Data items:
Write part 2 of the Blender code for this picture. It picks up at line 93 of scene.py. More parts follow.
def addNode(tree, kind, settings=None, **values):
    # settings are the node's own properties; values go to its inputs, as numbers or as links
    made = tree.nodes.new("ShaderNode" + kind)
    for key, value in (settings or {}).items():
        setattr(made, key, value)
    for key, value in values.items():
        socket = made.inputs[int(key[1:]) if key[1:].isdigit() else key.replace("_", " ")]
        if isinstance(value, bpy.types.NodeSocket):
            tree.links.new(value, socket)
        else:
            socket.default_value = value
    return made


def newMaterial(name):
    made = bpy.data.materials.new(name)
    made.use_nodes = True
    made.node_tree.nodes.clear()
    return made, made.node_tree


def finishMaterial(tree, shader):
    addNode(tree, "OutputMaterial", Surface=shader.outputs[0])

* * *

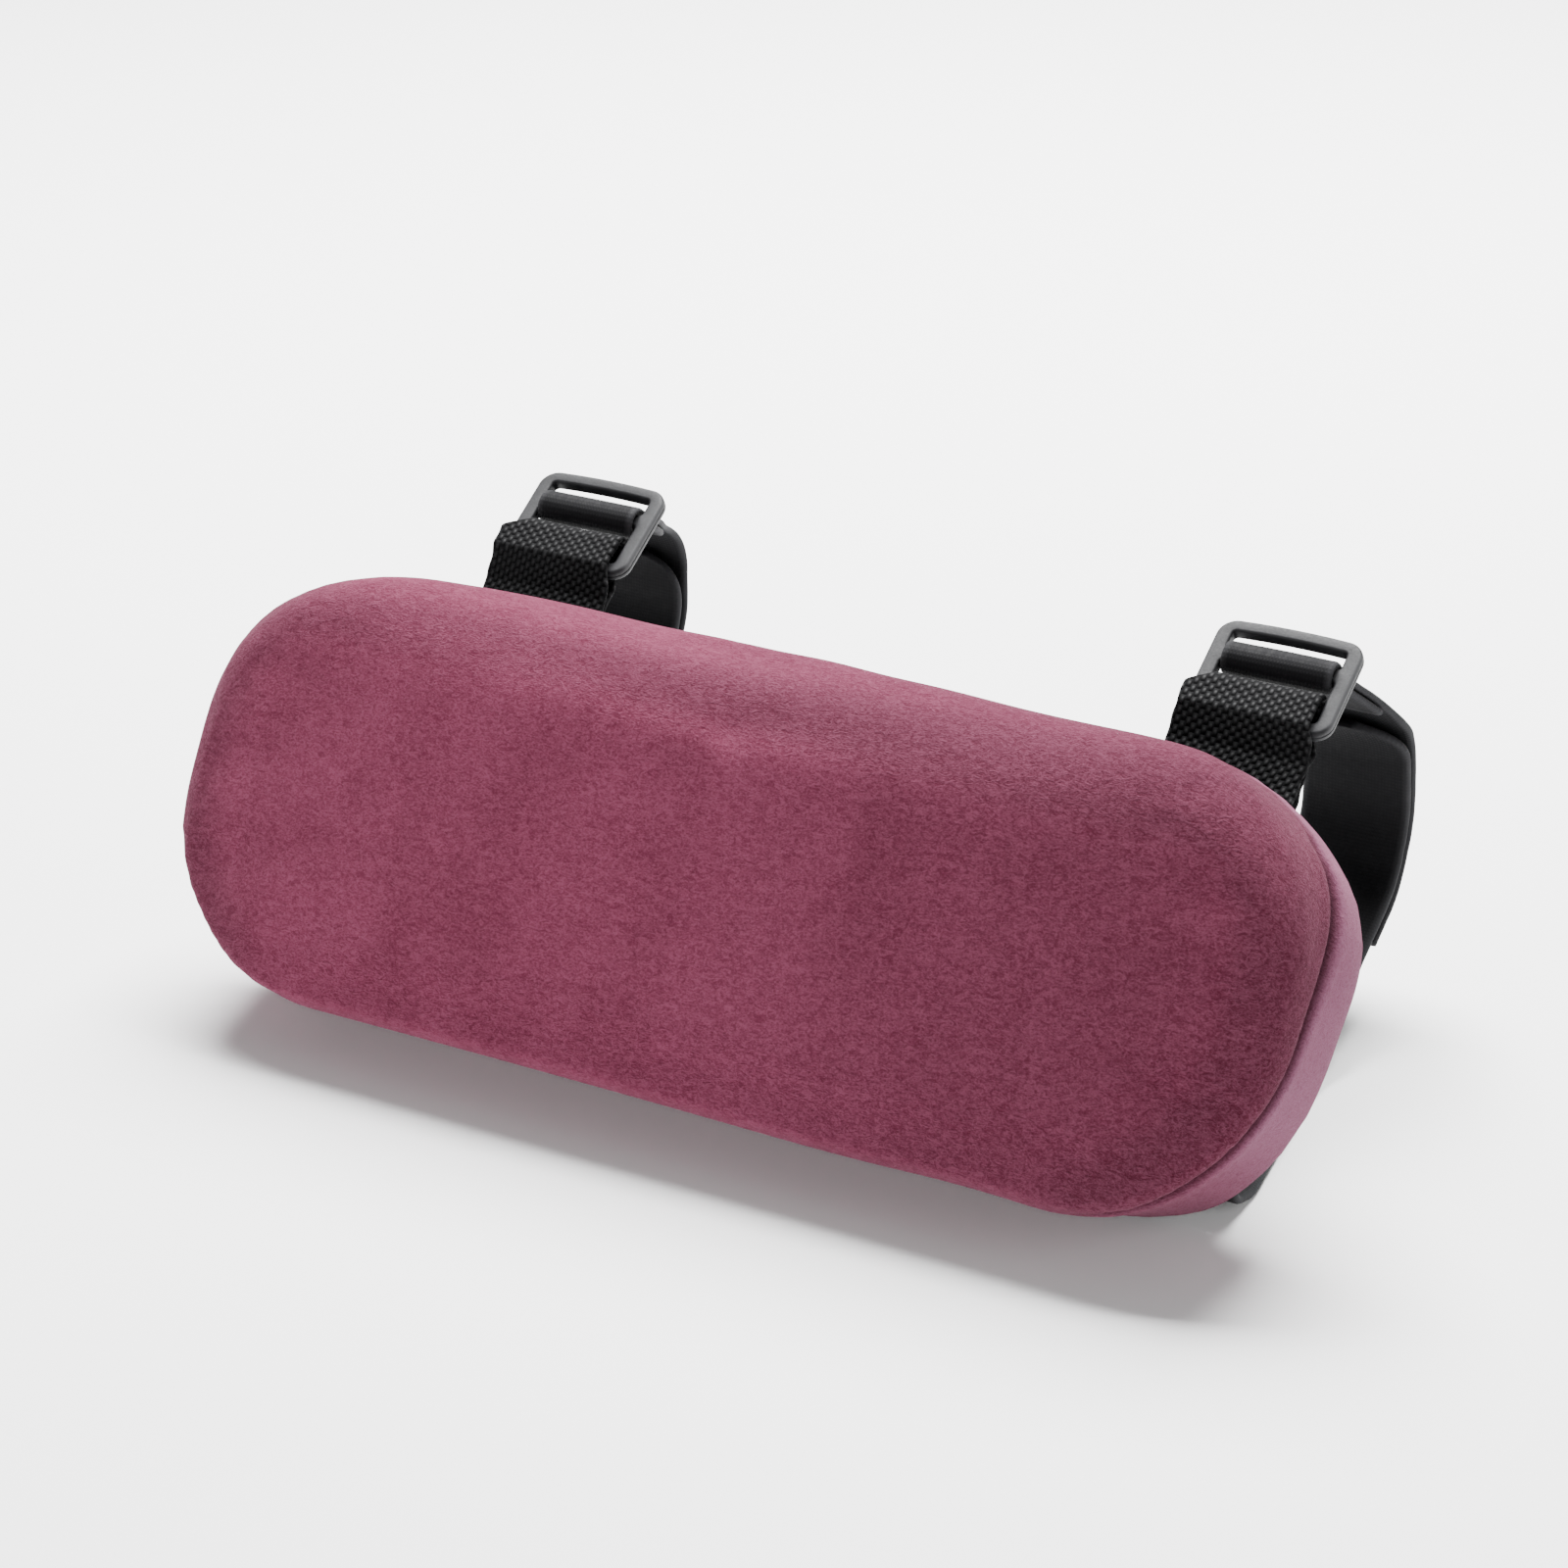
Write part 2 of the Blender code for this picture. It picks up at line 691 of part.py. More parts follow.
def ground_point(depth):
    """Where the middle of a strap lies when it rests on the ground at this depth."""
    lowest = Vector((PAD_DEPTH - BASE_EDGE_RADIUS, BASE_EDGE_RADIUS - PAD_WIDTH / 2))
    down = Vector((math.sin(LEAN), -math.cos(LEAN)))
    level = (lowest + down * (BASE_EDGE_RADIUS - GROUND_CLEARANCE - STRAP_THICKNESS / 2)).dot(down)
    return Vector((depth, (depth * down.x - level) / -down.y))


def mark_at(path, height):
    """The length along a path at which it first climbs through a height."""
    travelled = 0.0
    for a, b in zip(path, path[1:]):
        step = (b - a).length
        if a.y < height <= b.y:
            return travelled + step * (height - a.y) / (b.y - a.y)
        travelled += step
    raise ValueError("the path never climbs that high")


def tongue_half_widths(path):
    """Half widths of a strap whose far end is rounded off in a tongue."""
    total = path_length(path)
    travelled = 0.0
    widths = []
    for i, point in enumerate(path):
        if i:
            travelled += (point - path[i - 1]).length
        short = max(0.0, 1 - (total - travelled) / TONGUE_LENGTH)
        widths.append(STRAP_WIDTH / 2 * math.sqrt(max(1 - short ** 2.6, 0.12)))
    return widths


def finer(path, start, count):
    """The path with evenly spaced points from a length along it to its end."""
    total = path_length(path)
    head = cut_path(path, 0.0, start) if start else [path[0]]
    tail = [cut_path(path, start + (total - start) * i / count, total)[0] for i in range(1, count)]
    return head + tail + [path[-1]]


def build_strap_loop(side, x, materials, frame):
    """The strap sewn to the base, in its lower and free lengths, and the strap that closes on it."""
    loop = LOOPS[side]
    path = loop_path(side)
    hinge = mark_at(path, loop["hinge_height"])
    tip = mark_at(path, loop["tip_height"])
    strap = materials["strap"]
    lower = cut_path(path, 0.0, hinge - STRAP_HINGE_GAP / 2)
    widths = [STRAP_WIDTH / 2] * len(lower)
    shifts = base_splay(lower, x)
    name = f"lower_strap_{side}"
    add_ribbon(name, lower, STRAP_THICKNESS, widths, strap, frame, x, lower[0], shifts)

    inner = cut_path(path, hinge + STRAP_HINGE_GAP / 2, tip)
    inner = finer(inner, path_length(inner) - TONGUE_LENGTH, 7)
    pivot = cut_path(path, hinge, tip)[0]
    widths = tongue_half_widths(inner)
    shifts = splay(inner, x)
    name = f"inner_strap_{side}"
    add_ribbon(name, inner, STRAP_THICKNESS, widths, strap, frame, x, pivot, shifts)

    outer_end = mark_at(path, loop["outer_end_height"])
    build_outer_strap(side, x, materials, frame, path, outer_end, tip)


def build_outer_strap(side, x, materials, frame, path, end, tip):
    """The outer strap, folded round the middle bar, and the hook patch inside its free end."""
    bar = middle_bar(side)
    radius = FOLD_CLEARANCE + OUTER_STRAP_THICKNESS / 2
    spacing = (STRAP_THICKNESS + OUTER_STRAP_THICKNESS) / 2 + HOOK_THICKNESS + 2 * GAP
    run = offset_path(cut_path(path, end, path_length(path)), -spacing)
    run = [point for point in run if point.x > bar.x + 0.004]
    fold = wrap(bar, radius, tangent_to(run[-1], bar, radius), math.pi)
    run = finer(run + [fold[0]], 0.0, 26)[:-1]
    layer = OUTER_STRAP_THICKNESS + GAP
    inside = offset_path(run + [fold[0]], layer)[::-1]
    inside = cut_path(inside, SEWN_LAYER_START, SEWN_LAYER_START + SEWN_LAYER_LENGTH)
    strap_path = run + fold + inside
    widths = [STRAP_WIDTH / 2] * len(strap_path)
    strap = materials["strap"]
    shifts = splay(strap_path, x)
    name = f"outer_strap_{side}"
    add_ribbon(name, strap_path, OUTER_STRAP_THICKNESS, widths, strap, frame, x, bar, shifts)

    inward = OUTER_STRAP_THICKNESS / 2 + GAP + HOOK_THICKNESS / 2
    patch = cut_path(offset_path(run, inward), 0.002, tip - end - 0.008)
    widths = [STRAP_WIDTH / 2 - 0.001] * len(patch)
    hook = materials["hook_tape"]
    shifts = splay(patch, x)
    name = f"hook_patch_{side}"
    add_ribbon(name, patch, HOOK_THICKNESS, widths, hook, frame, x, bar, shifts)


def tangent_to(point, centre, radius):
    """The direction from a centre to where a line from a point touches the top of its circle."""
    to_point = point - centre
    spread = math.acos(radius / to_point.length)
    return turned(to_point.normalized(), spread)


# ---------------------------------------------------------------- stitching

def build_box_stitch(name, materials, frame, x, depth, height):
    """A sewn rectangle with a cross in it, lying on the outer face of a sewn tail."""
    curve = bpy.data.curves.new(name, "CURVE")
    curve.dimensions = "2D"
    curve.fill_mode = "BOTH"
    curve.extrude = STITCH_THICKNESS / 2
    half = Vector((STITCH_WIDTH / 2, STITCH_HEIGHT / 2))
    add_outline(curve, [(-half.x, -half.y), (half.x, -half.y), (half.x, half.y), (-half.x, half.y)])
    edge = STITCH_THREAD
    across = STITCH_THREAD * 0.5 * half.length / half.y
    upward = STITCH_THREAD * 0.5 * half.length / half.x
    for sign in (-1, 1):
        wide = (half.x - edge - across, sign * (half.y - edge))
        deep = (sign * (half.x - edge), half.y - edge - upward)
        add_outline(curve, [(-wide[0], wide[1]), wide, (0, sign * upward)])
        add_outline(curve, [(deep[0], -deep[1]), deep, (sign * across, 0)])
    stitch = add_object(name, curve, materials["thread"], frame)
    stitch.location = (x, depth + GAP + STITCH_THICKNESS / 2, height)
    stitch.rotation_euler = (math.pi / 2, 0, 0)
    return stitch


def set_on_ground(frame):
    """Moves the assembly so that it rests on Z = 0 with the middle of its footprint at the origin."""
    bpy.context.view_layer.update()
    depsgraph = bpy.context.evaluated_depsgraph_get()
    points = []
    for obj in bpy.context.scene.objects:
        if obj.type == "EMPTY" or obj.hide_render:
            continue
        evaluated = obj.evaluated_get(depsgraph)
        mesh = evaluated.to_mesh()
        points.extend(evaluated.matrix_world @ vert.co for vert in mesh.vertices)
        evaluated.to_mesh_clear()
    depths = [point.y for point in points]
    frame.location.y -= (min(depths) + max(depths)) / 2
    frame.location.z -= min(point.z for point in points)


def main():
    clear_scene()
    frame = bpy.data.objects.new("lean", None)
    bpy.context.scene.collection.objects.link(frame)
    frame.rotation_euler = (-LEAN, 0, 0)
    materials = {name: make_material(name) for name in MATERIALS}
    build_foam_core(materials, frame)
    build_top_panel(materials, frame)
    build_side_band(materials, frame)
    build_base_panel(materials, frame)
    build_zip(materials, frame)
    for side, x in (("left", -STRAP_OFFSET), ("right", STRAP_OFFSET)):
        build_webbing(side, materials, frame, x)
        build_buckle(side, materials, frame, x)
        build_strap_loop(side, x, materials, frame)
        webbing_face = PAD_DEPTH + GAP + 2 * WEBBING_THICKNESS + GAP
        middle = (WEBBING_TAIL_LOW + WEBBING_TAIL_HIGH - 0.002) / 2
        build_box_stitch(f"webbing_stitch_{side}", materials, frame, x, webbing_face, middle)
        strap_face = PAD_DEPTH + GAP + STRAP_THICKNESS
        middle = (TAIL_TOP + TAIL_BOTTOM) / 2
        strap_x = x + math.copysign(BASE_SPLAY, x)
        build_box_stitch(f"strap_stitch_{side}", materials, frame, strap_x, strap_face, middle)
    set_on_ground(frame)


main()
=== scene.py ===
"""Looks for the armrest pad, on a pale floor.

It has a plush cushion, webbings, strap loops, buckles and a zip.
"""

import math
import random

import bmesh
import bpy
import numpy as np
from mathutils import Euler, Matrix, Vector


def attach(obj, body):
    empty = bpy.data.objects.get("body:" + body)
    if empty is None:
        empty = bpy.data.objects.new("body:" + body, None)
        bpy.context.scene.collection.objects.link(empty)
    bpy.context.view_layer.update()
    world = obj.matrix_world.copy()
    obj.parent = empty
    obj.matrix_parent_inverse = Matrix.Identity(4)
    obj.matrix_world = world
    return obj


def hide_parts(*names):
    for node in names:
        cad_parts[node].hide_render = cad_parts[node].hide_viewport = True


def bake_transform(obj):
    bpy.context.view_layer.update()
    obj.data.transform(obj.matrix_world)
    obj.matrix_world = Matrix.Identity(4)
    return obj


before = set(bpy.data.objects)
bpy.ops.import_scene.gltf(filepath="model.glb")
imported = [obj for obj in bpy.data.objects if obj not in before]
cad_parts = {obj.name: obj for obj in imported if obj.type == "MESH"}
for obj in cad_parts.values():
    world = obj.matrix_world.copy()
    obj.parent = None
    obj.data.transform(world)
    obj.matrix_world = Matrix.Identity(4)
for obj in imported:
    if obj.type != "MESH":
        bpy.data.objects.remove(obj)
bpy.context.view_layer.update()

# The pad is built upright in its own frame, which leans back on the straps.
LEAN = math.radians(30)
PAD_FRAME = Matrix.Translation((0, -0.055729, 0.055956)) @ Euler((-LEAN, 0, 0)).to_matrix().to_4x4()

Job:
Scan the records above for the string "picks", then report every line that contains it.

Complete response:
Write part 2 of the Blender code for this picture. It picks up at line 93 of scene.py. More parts follow.
Write part 2 of the Blender code for this picture. It picks up at line 691 of part.py. More parts follow.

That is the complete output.